A Dangerous Game; Racing The Alaska
By James Donahue
The captain denied it but
many witnesses said the new side-wheeled steamer Alaska was racing the City of Detroit when the seam dome on the Alaska’s
boiler blew up. Three crew members were instantly killed and two others fatally scalded in the explosion at about 10:30 AM
on September 5, 1879, near the mouth of the Detroit River.
About ten other crew members
were hurt in the blast which caused extensive damage to the boat. Miraculously, only two passengers were among the casualties
and the vessel remained afloat. William Barning of Catawba Island was scalded in the face and hands and an unidentified woman
cut her hands trying to escape from her cabin through a window.
Both steamers were carrying a full fare of
passengers, and were bound from Detroit to Put-In-Bay, Ohio.
The Alaska was stopped
at Amherstburg, Ontario, and taking on coal when the City of Detroit steamed past, its decks crowded with excursion passengers.

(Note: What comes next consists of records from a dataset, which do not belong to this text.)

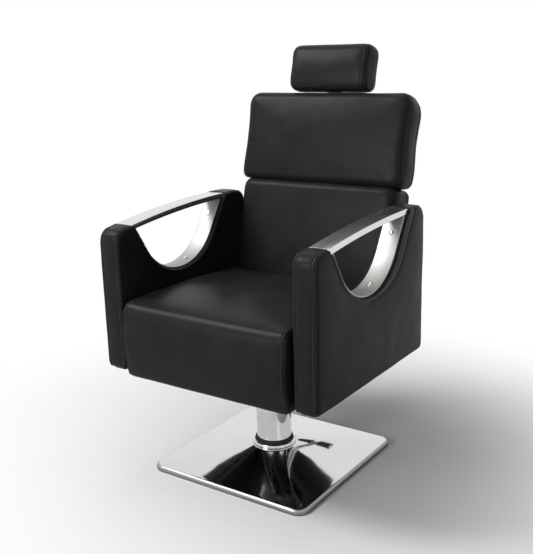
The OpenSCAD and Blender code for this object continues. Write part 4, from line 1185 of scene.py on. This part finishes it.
class CHAIR_OT_column(bpy.types.Operator):
    """Spins the chromed shroud and the trim ring of the column"""

    bl_idname = "chair.column"
    bl_label = "Column"

    def execute(self, context):
        chrome = Finishes.made["chrome"]
        low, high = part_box("pump_shroud")
        shroud = spun_ring("column_shroud_chromed", high.x - 1.5 * MM, high.x, low.z, high.z, 0.6 * MM)
        dress(shroud, chrome, "chrome", "pump", "pump_shroud")
        low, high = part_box("trim_ring")
        ring = spun_ring("trim_ring_chromed", high.x - 10 * MM, high.x, low.z, high.z, 3.6 * MM)
        dress(ring, chrome, "chrome", "base", "trim_ring")
        return {"FINISHED"}


class CHAIR_OT_stage(bpy.types.Operator):
    """Sets the pale floor, the soft lamps and the camera at the photograph's angle"""

    bl_idname = "chair.stage"
    bl_label = "Stage"

    # Name, place, size and power of each lamp
    lamps = (
        ("key", (-1.80, -1.31, 2.90), 1.3, 74),
        ("front", (-0.80, -2.85, 1.45), 1.3, 42),
        ("fill", (2.6, -1.1, 1.5), 2.0, 3),
        ("top", (-0.3, 0.2, 3.2), 2.2, 16))

    # Height that the lamps point at, and how strong the world is as a light and as a background
    aim_z = 0.55
    world_light = 0.22
    world_white = 1.0

    # Distances between which the floor fades into the white background
    fade = (0.40, 1.30)

    def execute(self, context):
        self.floor(context.scene.chair_colours.floor)
        self.world()
        for lamp in self.lamps:
            self.lamp(*lamp)
        self.camera(context)
        context.scene.view_settings.view_transform = "Standard"
        return {"FINISHED"}

    def floor(self, colour):
        """A pale floor that fades into the white background away from the chair."""
        floor = add_plane("floor", size=40)
        material, tree, shader, speckle = new_material("pale floor", "speckle")
        tone = mixed_colour(tree, speckle.outputs["Cloud"], rgba(colour, 0.99), rgba(colour, 1.01))
        tree.links.new(tone, shader.inputs["Base Color"])
        shader.inputs["Roughness"].default_value = 0.9
        shader.inputs["Specular IOR Level"].default_value = 0.1
        place = tree.nodes.new("ShaderNodeTexCoord").outputs["Object"]
        length = add_node(tree, "ShaderNodeVectorMath", {"operation": "LENGTH"}, Vector=place)
        near, far = self.fade
        away = add_node(tree, "ShaderNodeMapRange", {"interpolation_type": "SMOOTHSTEP"},
                        Value=length.outputs["Value"], From_Min=near, From_Max=far)
        white = add_node(tree, "ShaderNodeEmission", Strength=1.0)
        mix = tree.nodes.new("ShaderNodeMixShader")
        share = math_node(tree, "MULTIPLY", away.outputs["Result"], seen_ray(tree))
        for socket, value in zip(mix.inputs, (share, shader.outputs[0], white.outputs[0])):
            tree.links.new(value, socket)
        tree.links.new(mix.outputs[0], tree.nodes["Material Output"].inputs["Surface"])
        floor.data.materials.append(material)

    def world(self):
        world = bpy.data.worlds.new("studio")
        bpy.context.scene.world = world
        world.use_nodes = True
        tree = world.node_tree
        tree.nodes.clear()
        strength = between(tree, seen_ray(tree), self.world_light, self.world_white)
        background = add_node(tree, "ShaderNodeBackground", Color=(1, 1, 1, 1), Strength=strength)
        add_node(tree, "ShaderNodeOutputWorld", Surface=background.outputs["Background"])

    def lamp(self, name, place, size, watts):
        data = bpy.data.lights.new(name, "AREA")
        data.shape = "DISK"
        data.size = size
        data.energy = watts
        lamp = bpy.data.objects.new(name, data)
        lamp.location = place
        way = Vector((0, 0, self.aim_z)) - Vector(place)
        lamp.rotation_euler = way.to_track_quat("-Z", "Y").to_euler()
        bpy.context.scene.collection.objects.link(lamp)

    def camera(self, context):
        azimuth, elevation, roll = (
            math.radians(a) for a in (CAMERA_AZIMUTH, CAMERA_ELEVATION, CAMERA_ROLL))
        back = Vector((math.sin(azimuth) * math.cos(elevation),
                       -math.cos(azimuth) * math.cos(elevation), math.sin(elevation)))
        right = (-back).cross(Vector((0, 0, 1))).normalized()
        up = right.cross(-back)
        turned_right = right * math.cos(roll) + up * math.sin(roll)
        turned_up = up * math.cos(roll) - right * math.sin(roll)
        data = bpy.data.cameras.new("camera")
        data.sensor_width = SENSOR_MM
        data.lens = FOCAL_PX * SENSOR_MM / PHOTO_HEIGHT_PX
        data.clip_end = 50
        camera = bpy.data.objects.new("camera", data)
        basis = Matrix((turned_right, turned_up, back)).transposed()
        place = CAMERA_TARGET + back * CAMERA_DISTANCE
        camera.matrix_world = Matrix.Translation(place) @ basis.to_4x4()
        context.scene.collection.objects.link(camera)
        context.scene.camera = camera


OPERATORS = (
    CHAIR_OT_finishes, CHAIR_OT_seat_cushion, CHAIR_OT_arm_panels, CHAIR_OT_back_pads,
    CHAIR_OT_headrest, CHAIR_OT_arm_steel, CHAIR_OT_base, CHAIR_OT_column, CHAIR_OT_stage)


class CHAIR_PT_panel(bpy.types.Panel):
    """Lists the chair's operators, sizes and colours"""

    bl_label = "Threading chair"
    bl_idname = "CHAIR_PT_panel"
    bl_space_type = "VIEW_3D"
    bl_region_type = "UI"
    bl_category = "Chair"

    def draw(self, context):
        for operator in OPERATORS:
            self.layout.operator(operator.bl_idname)
        for settings in (context.scene.chair_sizes, context.scene.chair_colours):
            for name in settings.bl_rna.properties.keys():
                if name not in ("rna_type", "name"):
                    self.layout.prop(settings, name)


CLASSES = (ChairSizes, ChairColours) + OPERATORS + (CHAIR_PT_panel,)


def register():
    for each in CLASSES:
        bpy.utils.register_class(each)
    bpy.types.Scene.chair_sizes = PointerProperty(type=ChairSizes)
    bpy.types.Scene.chair_colours = PointerProperty(type=ChairColours)


def unregister():
    del bpy.types.Scene.chair_colours
    del bpy.types.Scene.chair_sizes
    for each in reversed(CLASSES):
        bpy.utils.unregister_class(each)


def main():
    register()
    bpy.ops.chair.finishes()
    bpy.ops.chair.stage()
    bpy.ops.chair.seat_cushion()
    bpy.ops.chair.arm_panels()
    bpy.ops.chair.back_pads()
    bpy.ops.chair.headrest()
    bpy.ops.chair.arm_steel()
    bpy.ops.chair.base()
    bpy.ops.chair.column()


if __name__ == "__main__":
    main()
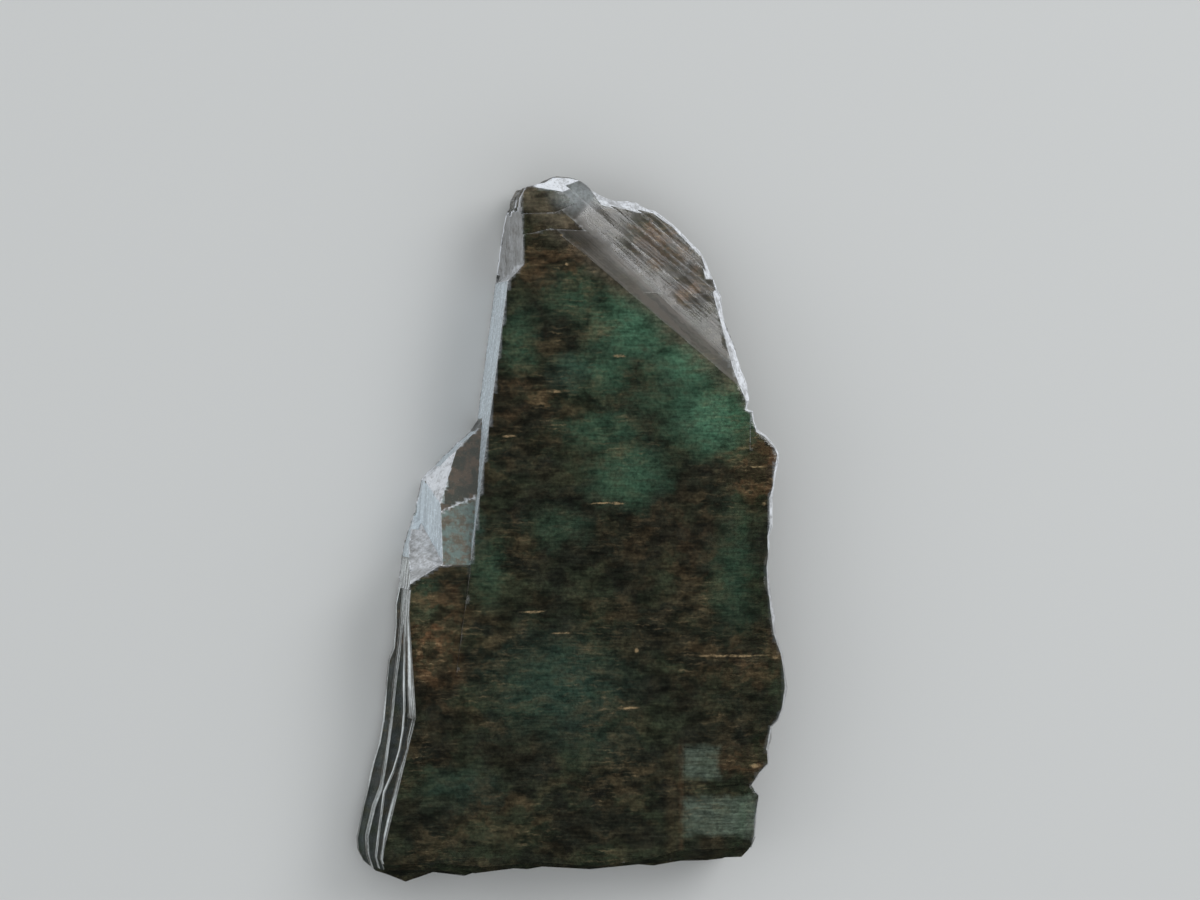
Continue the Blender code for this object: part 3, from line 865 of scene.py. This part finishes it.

The Alaska’s master, named Goldsmith, said he asked his engineers, brothers John and Charles Stevens, to put on a full
head of steam as the vessel pulled out of the river and entered Lake St. Clair in the wake of the other boat.
They
wouldn’t admit it, but Goldsmith and Capt. Bill McKay, skipper of the City of Detroit, were fond of racing each other
across Lake Erie whenever the chance came up. This could well have been on his mind that autumn morning when he asked for
the extra steam.
Nobody knows for sure why it happened. The boiler exploded as the
ship was getting up to full speed. The blast killed the Stevens brothers and fireman John Boyd, and scalding about ten other
crew members working nearby. At least two of them later died from the injuries. They were not identified in the old news reports.
The
death list might have been much higher because many people got excited and jumped into the water, either to get relief from
burns or because they were fearful of more explosions or fire. McKay brought his boat around and the City of Detroit was credited
with pulling people from the water.
The U. S. revenue cutter Fensenden was in the area
that day. She put out a towline and brought the Alaska up the river to Detroit where it went into dry dock for repair.
The
Alaska ended its days as an excursion steamer in 1890 when her engine was removed and the boat was converted to be a schooner.
The ship was rigged as a propeller barge in 1895 and worked in the Canadian lumber trade for another fifteen years before
it was destroyed by fire at Tobermory, Ontario, in 1910.